The Stone Arch Bridge combines many of the different types of attractions that can result in the development of a good tourist bridge. If you enjoy historic bridges, it is old, having been constructed in 1883. It was also important in the historical development of the city of Minneapolis, providing a crucial link between the wheat fields of the upper Midwest and the rapidly growing population of bread-eaters in the eastern United States. If you appreciate the recent practice of converting abandoned bridges into pedestrian and bike trails that attract urban recreationists, then this is an excellent example. Rail traffic on the bridge stopped in 1978, but the bridge was renovated into an integral part of the downtown trail and park system in 1994. The bridge is also quite attractive. It is large, at more than 2,100 feet long, is gracefully curved and, constructed mostly of rectangular granite and limestone blocks in varying shades of light gray to tan and beige.

All of these are good reasons to visit the Stone Arch if you happen to be in Minneapolis. However, the striking feature of this bridge is its setting in the middle of an enormous complex of historic waterworks and river-centric industrial buildings in a way not found in any other city. The city of Minneapolis was settled at the location of St. Anthony’s Falls, which is a substantial waterfall on a large river, and thus provides an enormous amount of water power to be exploited. The result was not just a handful of small mills, but a large number of the biggest mills ever constructed anywhere, serving numerous different industries. These enormous mills, largely closed now and converted to condominiums, still line the top of the bluff on the western bank of the river. Also, the original mill races that fed water to them, as well as a complex of other water conveyance structures used to provide fresh water to residents and to carry away wastewater and stormwater from downtown, are preserved and visible at the base of the bluff in Mill Ruins Park, opened in 2001.
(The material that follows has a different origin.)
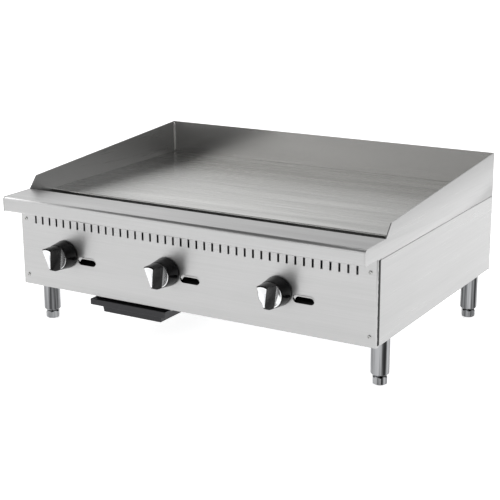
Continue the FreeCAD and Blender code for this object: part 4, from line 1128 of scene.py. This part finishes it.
@dataclass
class JointShadowStrip:
    """A black strip standing for the shade in the joint round a side panel, a painted shadow: up its front edge, then
    back under the guard.

    Sizes are in millimetres.

    Attributes:
        side: left or right.
        width: width of the joint up the front.
        seam: width of the joint along the top.
        crown: height of the bead's half-round crown.
        sunk: how far the crown's edges lie under the panel's outer face.
        depth: how far the bead's foot lies under that face.
        overlap: how far the bead laps the panel's edge.
        gap: distance from the panel's foot to the bead's lower end.
    """

    side: str
    width: float = 10.0
    seam: float = 1.8
    crown: float = 0.35
    sunk: float = 0.45
    depth: float = 1.2
    overlap: float = 0.4
    gap: float = 4.0

    def build(self) -> bpy.types.Object:
        """Builds the shadow strip just inside the panel's outer face.

        Returns:
            A bead of half-round section, wide up the front edge and narrow along the seam.
        """
        panel_low, panel_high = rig.box(f"{self.side}_side_panel")
        outward = 1 if self.side == "right" else -1
        face = panel_high.x if outward > 0 else panel_low.x
        front, rear, top = panel_low.y, panel_high.y, panel_high.z
        grids = []
        for start, end, wide, across in (
                ((face, front, panel_low.z + self.gap * MM), (face, front, top), self.width, (0, -1, 0)),
                ((face, front, top), (face, rear, top), self.seam, (0, 0, 1))):
            way = np.linspace(0, 1, 60)[:, None]
            path = np.array(start) * (1 - way) + np.array(end) * way
            swell = 1 + 0.08 * np.sin(way * 61) * np.sin(way * 23)
            angle = np.linspace(0, np.pi, 9)[None]
            half = wide / 2 * swell
            section = np.stack([half * (1 - np.cos(angle)) - self.overlap,
                                self.crown * np.sin(angle) - self.sunk + 0 * half], axis=-1)
            base = angle[:, ::4]
            foot = np.stack([half * (1 + np.cos(base)) - self.overlap,
                             -self.depth + 0 * half + 0 * base], axis=-1)
            loop = np.concatenate([section, foot], axis=1) * MM
            points = swept(path, np.array(across), np.array((outward, 0, 0)), loop)
            grids.append(Grid(points, True))
            for end_ring in (points[0], points[-1]):
                middle = np.broadcast_to(end_ring.mean(0), end_ring.shape)
                grids.append(Grid(np.stack([end_ring, middle]), True))
        shadow_strip = make_piece(f"{self.side}_joint_shadow_strip", grids, [JOINT_SHADOW_STRIP])
        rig.ride(shadow_strip, "cabinet")
        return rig.slot(shadow_strip, "black_iron_pipe")


@dataclass(frozen=True)
class SoftBox:
    """A square area light, turned towards a point a little above the middle of the floor.

    Attributes:
        name: the light's name.
        place: its place, in metres.
        size: its side, in metres.
        power: its power, in watts.
        aim: height of the point it looks at, in metres.
    """

    name: str
    place: tuple[float, float, float]
    size: float
    power: float
    aim: float = 0.2

    def build(self) -> None:
        """Adds the light."""
        data = bpy.data.lights.new(self.name, "AREA")
        data.shape = "SQUARE"
        data.size = self.size
        data.energy = self.power
        box = bpy.data.objects.new(self.name, data)
        bpy.context.scene.collection.objects.link(box)
        back = Vector(self.place) - Vector((0, 0, self.aim))
        turn = back.to_track_quat("Z", "Y").to_matrix().to_4x4()
        box.matrix_world = Matrix.Translation(self.place) @ turn


@dataclass
class Studio:
    """A plain pale floor, soft studio light and the camera.

    Attributes:
        place: the camera's place, in metres.
        azimuth, elevation, roll: which way it looks back from the object, in degrees.
        lens: focal length on the sensor of 36 mm, in millimetres.
        glow: how brightly the floor glows.
        floor_radius: radius of the floor, in metres.
        floor_drop: how far the floor lies under the feet, in metres.
        paper: the floor's finish.
        boxes: the soft boxes: overhead behind the object, at the left, and a low front fill.
    """

    place: tuple[float, float, float] = (1.45172, -2.45891, 0.98041)
    azimuth: float = 30.8168
    elevation: float = 15.8306
    roll: float = -0.3755
    lens: float = 90.18
    glow: float = 0.8
    floor_radius: float = 60.0
    floor_drop: float = 0.0002
    paper: Finish = Coated("white_floor", "f4f4f4", "f4f4f4", metallic=0.0, roughness=0.75, spread=0.03,
                           tint=0.01, relief=0.0, grit=4.0)
    boxes: tuple[SoftBox, ...] = (SoftBox("top_box", (1.2, 1.2, 3.4), 2.4, 60.0),
                                  SoftBox("left_box", (-4.6, -0.4, 1.7), 1.6, 34.0),
                                  SoftBox("front_fill", (0.2, -4.4, 2.2), 1.8, 20.0))

    def camera(self) -> None:
        """Makes the camera and sets it as the scene's."""
        turn, rise = math.radians(self.azimuth), math.radians(self.elevation)
        back = Vector((math.sin(turn) * math.cos(rise), -math.cos(turn) * math.cos(rise), math.sin(rise)))
        right = Vector((0, 0, 1)).cross(back).normalized()
        up = back.cross(right)
        tilt = math.radians(self.roll)
        across = math.cos(tilt) * right + math.sin(tilt) * up
        upward = math.cos(tilt) * up - math.sin(tilt) * right
        data = bpy.data.cameras.new("studio_camera")
        data.lens = self.lens
        data.sensor_width = 36
        camera = bpy.data.objects.new("studio_camera", data)
        bpy.context.scene.collection.objects.link(camera)
        facing = Matrix((across, upward, back)).transposed().to_4x4()
        camera.matrix_world = Matrix.Translation(self.place) @ facing
        bpy.context.scene.camera = camera

    def surroundings(self) -> None:
        """Makes the studio's walls: pale at the foot, then bright at the left and dark at the right.

        Each zone is a smooth step along one axis of the direction looked in: from one level where
        the axis has its first value to another where it has its second.
        """
        world = bpy.data.worlds.new("soft_studio")
        world.use_nodes = True
        tree = world.node_tree
        tree.nodes.clear()
        way = add(tree, "ShaderNodeTexCoord").outputs["Generated"]
        part = add(tree, "ShaderNodeSeparateXYZ", {}, {0: way})
        zones = {"wall": ("X", -0.05, -0.6, 0.07, 1.4), "rear": ("Y", 0.35, 0.85, 0.0, 0.6),
                 "front": ("Y", -0.4, -0.85, 1.0, 1.3), "above": ("Z", 0.36, 0.62, 0.0, 1.0),
                 "low": ("Z", 0.1, 0.2, 1.0, 0.0)}
        zone = {}
        for name, (axis, start, end, first, last) in zones.items():
            step = {"From Min": start, "From Max": end, "To Min": first, "To Max": last,
                    "interpolation_type": "SMOOTHSTEP"}
            ramp = add(tree, "ShaderNodeMapRange", step, {"Value": part.outputs[axis]})
            zone[name] = ramp.outputs["Result"]
        lifted = add(tree, "ShaderNodeMath", {"operation": "MULTIPLY"}, {0: zone["wall"], 1: zone["front"]})
        around = add(tree, "ShaderNodeMath", {"operation": "MAXIMUM"},
                     {0: lifted.outputs["Value"], 1: zone["rear"]})
        level = add(tree, "ShaderNodeMix", {3: 0.18}, {0: zone["above"], 2: around.outputs["Value"]})
        pale = add(tree, "ShaderNodeMix", {3: 0.95}, {0: zone["low"], 2: level.outputs[0]})
        grey = add(tree, "ShaderNodeCombineColor", {}, {0: pale.outputs[0], 1: pale.outputs[0],
                                                        2: pale.outputs[0]})
        back = add(tree, "ShaderNodeBackground", {"Strength": 1.0}, {"Color": grey.outputs["Color"]})
        output = add(tree, "ShaderNodeOutputWorld")
        tree.links.new(back.outputs["Background"], output.inputs["Surface"])
        bpy.context.scene.world = world

    def floor(self) -> None:
        """Lays a broad white floor that glows a little, like a light table, so shadows stay soft."""
        radius = np.linspace(0.0, self.floor_radius, 40)
        profile = np.stack([radius, np.full_like(radius, -self.floor_drop)], axis=1)
        disc = turned(profile, Vector((0, 0, 0)), 96)
        ground = make_piece("studio_floor", [Grid(disc, True)], [self.paper])
        if ground.data.polygons[0].normal.z < 0:
            ground.data.flip_normals()
        glow = ground.data.materials[0].node_tree.nodes["Principled BSDF"]
        glow.inputs["Emission Color"].default_value = (1.0, 1.0, 1.0, 1.0)
        glow.inputs["Emission Strength"].default_value = self.glow
        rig.stage(ground)

    def build(self) -> None:
        """Sets up the whole studio."""
        self.camera()
        for box in self.boxes:
            box.build()
        self.surroundings()
        self.floor()
        bpy.context.scene.view_settings.view_transform = "Standard"


# ---------------------------------------------------------------- the frame's own nodes

# The finish of each material slot of the record.
SLOT_FINISHES = {"brushed_stainless": FRONT_STEEL, "griddle_steel": PLATE_STEEL,
                 "galvanised_steel": ZINC_SHEET, "polished_chrome": CHROME, "knob_chrome": CHROME,
                 "dark_tray_steel": TRAY_STEEL, "black_iron_pipe": IRON_PIPE,
                 "aluminised_steel": BURNER_STEEL, "brass": BRASS, "zinc_fastener": ZINC_SCREW}
# Nodes whose finish isn't their slot's own.
NODE_FINISHES = {"grease_trough": TROUGH_STEEL_SHADED, "grease_chute": TROUGH_STEEL_SHADED,
                 "left_side_panel": SIDE_STEEL_SHADED, "right_side_panel": SIDE_STEEL_SHADED,
                 "left_splash_guard": SIDE_STEEL_SHADED, "right_splash_guard": SIDE_STEEL_SHADED,
                 "rear_splash_guard": GUARD_STEEL_LIT}
# Width of the rounding on the edges of the other sheets, in millimetres.
NODE_ROUNDING = {"front_panel": 0.5, "rear_panel": 0.5, "left_side_panel": 0.6, "right_side_panel": 0.6,
                 "bottom_panel": 0.4, "drip_tray": 0.6, "left_tray_rail": 0.3, "right_tray_rail": 0.3,
                 "heat_shield": 0.4, "leg_mount_plates": 0.4, "gas_manifold": 0.3}


def dress_frame() -> None:
    """Gives every node of the frame its finish, and softens the edges of the sheets."""
    slots = {part["node"]: part["material_slot"] for part in frame["record"]["subparts"]}
    for name, node in frame["nodes"].items():
        finish = NODE_FINISHES.get(name) or SLOT_FINISHES[slots[name]]
        node.data.materials.clear()
        node.data.materials.append(finish.material())
        if name in NODE_ROUNDING:
            round_edges(node, NODE_ROUNDING[name])


def write_sizes() -> None:
    boxes = {"cad": [list(corner) for corner in CAD_BOX], "visual": [list(corner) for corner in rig.bounds()]}
    with open("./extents.json", "w") as target:
        json.dump(boxes, target)


def main() -> None:
    """Builds the studio and every sub-assembly, in order."""
    logging.basicConfig(level=logging.INFO, format="%(message)s")
    Studio().build()
    dress_frame()
    pieces = CookingTop().build() + [SlotLip(station).build() for station in STATIONS]
    pieces += [JointShadowStrip(side).build() for side in SIDES]
    pieces += [PanScrews("front_panel_screws", -1).build(), PanScrews("rear_panel_screws", 1).build()]
    pieces += [ControlKnob(station).build() for station in STATIONS]
    for corner in CORNERS:
        pieces += LevellingLeg(corner).build()
    for made in pieces:
        LOG.info("%s: %d faces", made.name, len(made.data.polygons))
    write_sizes()


if __name__ == "__main__":
    main()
In addition to the mills, there was plenty of water power left over to construct the first central hydroelectric power plant in the United States, in 1882, on the eastern side of St. Anthony’s Falls. Another hydroelectric plant, at the Lower Dam a little bit downstream of St. Anthony’s Falls, was constructed in 1897, and rebuilt in the 1950s. Both of these plants are still in place, along with numerous transmission lines crossing the river.

Also, the section of the river between St. Paul and Minneapolis was extensively engineered with locks, dams, and weirs, culminating in the construction of the enormous St. Anthony’s Falls Upper Lock in 1963. The Upper Lock made the river navigable even above Minneapolis. The Upper Lock was closed to river traffic in 2015, due to declining use. The Corps of Engineers, which had operated the lock, transferred ownership to the National Park Service, which now operates the lock as a tourist attraction.

All of these different engineered features are found at almost a single spot in the river, are all visible upstream, downstream, and directly underneath the Stone Arch, and are all interesting, visitable tourist attractions on their own. There are walking paths and informative historical exhibition plaques all over the place. In addition, the annual Stone Arch Bridge Festival in Minneapolis attracts thousands of people every June for music on multiple stages, local foods, and arts and crafts.